The pre-built Grafana dashboard now ships with 37 panels (31 visualizations + 6 row headers) covering network health, proxy throughput, authentication, and the full Phase 6 security surface. Import the JSON, point it at your Prometheus instance, and every vault state change, pairing attempt, and invite operation shows up in real time.
Where this leads
Phase 6 isn’t the end goal. It builds the foundation for what comes next:
Phase 6 (now): Macaroon tokens handle permissions.
authorized_keys handles identity.
Both coexist.
Phase 7 (next): Zero-knowledge proofs let you prove
"I have a valid token" without showing
the token itself.
Future: authorized_keys becomes optional.

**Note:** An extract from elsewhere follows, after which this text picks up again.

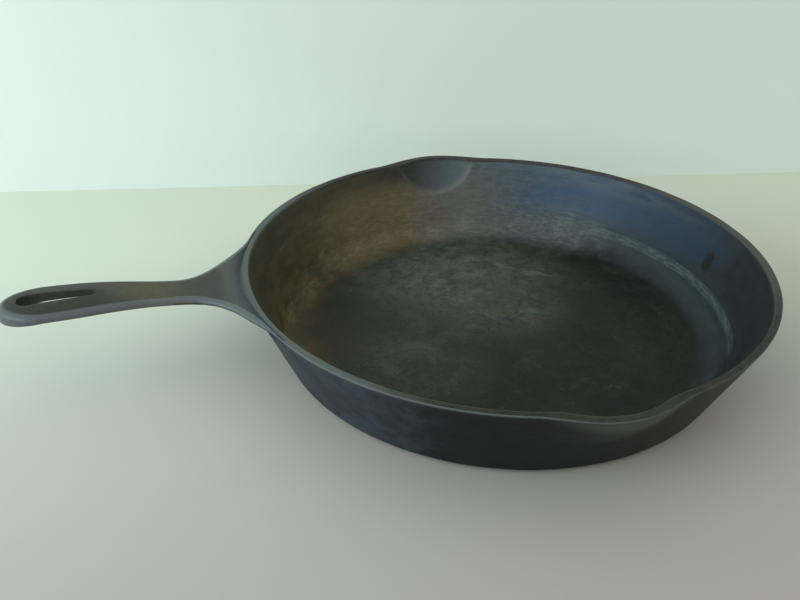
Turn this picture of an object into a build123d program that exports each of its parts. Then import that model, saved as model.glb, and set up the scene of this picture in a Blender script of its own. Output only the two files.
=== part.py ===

Macaroons (or UCANs) carry everything.You can’t build “prove you’re authorized without revealing your identity” until authorization itself is well-defined. Phase 6 defines it. Everything built here is a stepping stone, not a dead end. Nothing needs to be torn out when the next phase arrives.
Impact
| Before Phase 6 | After Phase 6 | |
|---|---|---|
| Who’s in charge? | Everyone equal | Admin and member roles |
| How invites work | Both online at the same time | Leave a message, join anytime |
| Permission detail | All or nothing | 7 restriction types, composable |
| Fix a mistake | Delete and start over | Tighten in-place (restrict-only) |
| Relay after restart | Wide open, full privileges | Locked, watch-only |
| Login security | Identity only | Passphrase + app code + hardware key |
| Remote management | SSH only | Unlock from any admin device over P2P |
| Secrets on disk | Plaintext | Encrypted (Argon2id + XChaCha20-Poly1305) |
| Observability | None for security ops | 10 new Prometheus metrics, 6 Grafana panels |
| New dependencies | 0 | |
| New code | 19 files, ~3,655 lines | |
| New tests | 83 |
Seven components. 19 files. 83 tests. Zero new dependencies. The relay is no longer a dumb pipe. It’s a fortress that starts locked, unlocks on command, and locks itself again when you walk away.